Addison Scurlock and his sons Robert and George are three of the most significant photographers in American history. No, they weren't technical innovators or artistic trail-blazers. While they made portraits of great power and beauty, they were essentially good, solid commercial photographers. What makes them important is the body of work they produced.
Scurlock Studio: Omega Mardi Gras, n.d. (c. 1940). (Scurlock Studio Records, c. 1905-1994, Archives Center, National Museum of American History. Click directly on photo to see a larger version.)

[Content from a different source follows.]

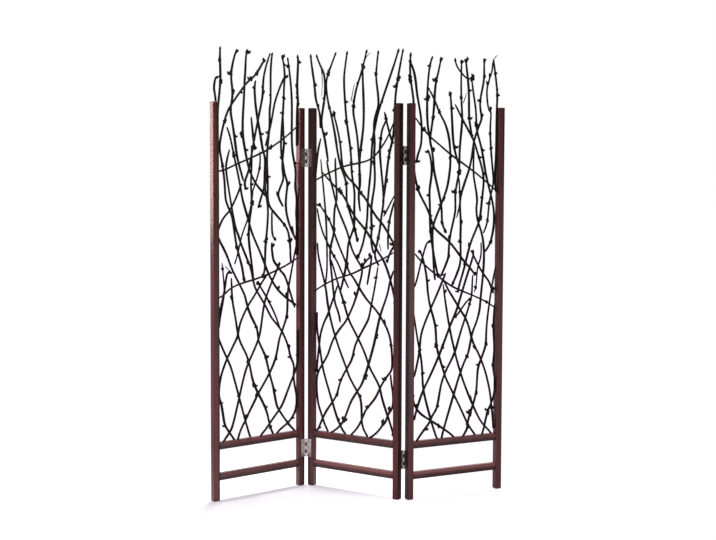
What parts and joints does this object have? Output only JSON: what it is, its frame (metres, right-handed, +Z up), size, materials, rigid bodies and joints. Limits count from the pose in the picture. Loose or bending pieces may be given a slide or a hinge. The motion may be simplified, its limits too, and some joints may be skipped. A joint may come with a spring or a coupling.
{
  "type": "folding screen",
  "caption": "Folding room screen: hinged wooden panels, each an open frame filled with crooked upright twigs that rise past the posts.",
  "frame": {"origin": "on the floor under the middle of the posts' footprint, with the screen standing folded as in the picture", "axes": "+Z up, +X to the viewer's right across the screen, +Y away from the viewer"},
  "size_m": [1.2028, 0.3066, 1.8341],
  "materials": {
    "stained_wood": "satin",
    "twig_bark": "matte",
    "dowel_wood": "matte",
    "hinge_metal": "satin"
  },
  "bodies": {
    "centre_panel": {"centre_left_post": "stained_wood", "centre_right_post": "stained_wood", "centre_upper_rail": "stained_wood", "centre_lower_rail": "stained_wood", "centre_rail_dowels": "dowel_wood", "centre_rising_twigs": "twig_bark", "centre_leaning_twigs": "twig_bark", "centre_crown_twigs": "twig_bark", "centre_binding_twigs": "twig_bark", "left_low_hinge_leaf": "hinge_metal", "left_low_hinge_pin": "hinge_metal", "left_low_leaf_screws": "hinge_metal", "left_high_hinge_leaf": "hinge_metal", "left_high_hinge_pin": "hinge_metal", "left_high_leaf_screws": "hinge_metal", "right_low_hinge_leaf": "hinge_metal", "right_low_hinge_pin": "hinge_metal", "right_low_leaf_screws": "hinge_metal", "right_high_hinge_leaf": "hinge_metal", "right_high_hinge_pin": "hinge_metal", "right_high_leaf_screws": "hinge_metal"},
    "left_panel": {"left_outer_post": "stained_wood", "left_inner_post": "stained_wood", "left_upper_rail": "stained_wood", "left_lower_rail": "stained_wood", "left_rail_dowels": "dowel_wood", "left_rising_twigs": "twig_bark", "left_leaning_twigs": "twig_bark", "left_crown_twigs": "twig_bark", "left_binding_twigs": "twig_bark", "left_low_hinge_mate": "hinge_metal", "left_low_mate_screws": "hinge_metal", "left_high_hinge_mate": "hinge_metal", "left_high_mate_screws": "hinge_metal"},
    "right_panel": {"right_inner_post": "stained_wood", "right_outer_post": "stained_wood", "right_upper_rail": "stained_wood", "right_lower_rail": "stained_wood", "right_rail_dowels": "dowel_wood", "right_rising_twigs": "twig_bark", "right_leaning_twigs": "twig_bark", "right_crown_twigs": "twig_bark", "right_binding_twigs": "twig_bark", "right_low_hinge_mate": "hinge_metal", "right_low_mate_screws": "hinge_metal", "right_high_hinge_mate": "hinge_metal", "right_high_mate_screws": "hinge_metal"}
  },
  "joints": [
    {"name": "left_fold", "type": "hinge", "parent": "centre_panel", "child": "left_panel", "pos_m": [-0.22679, 0.13201, 0], "axis": [0, 0, 1], "range_deg": [-73, 107]},
    {"name": "right_fold", "type": "hinge", "parent": "centre_panel", "child": "right_panel", "pos_m": [0.17656, -0.09977, 0], "axis": [0, 0, 1], "range_deg": [-60, 120]}
  ]
}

Between 1904 and 1994, the Scurlock Studio produced thousands of photos of the artists and entertainers, businessmen and scholars, the schools, churches, and civic clubs of Washington, D.C.'s, black middle class. It was a world that most Americans didn't know existed. (In the 1960s, Constance McLaughlin Green called her account of black Washington The Secret City.) Looking back, we can see that its members played important roles in shaping American history -- and not only during the Civil Rights era. The Scurlocks were on hand to record their activities, at work and at play. The result is an extensive and immensely valuable collection, which is now preserved at the Smithsonian Institution.
Scurlock Studio: Omega Mardi Gras, n.d. (c. 1940).
D.C.'s black middle class was large (perhaps the largest in the country) and relatively prosperous. One of its anchors was Howard University, where Omega Psi Phi, an African-American fraternity, had been founded in 1911. In these photos, fraternity members and their dates are doing what we all ought to do, today, in some fashion or another -- celebrating Fat Tuesday, Mardi Gras.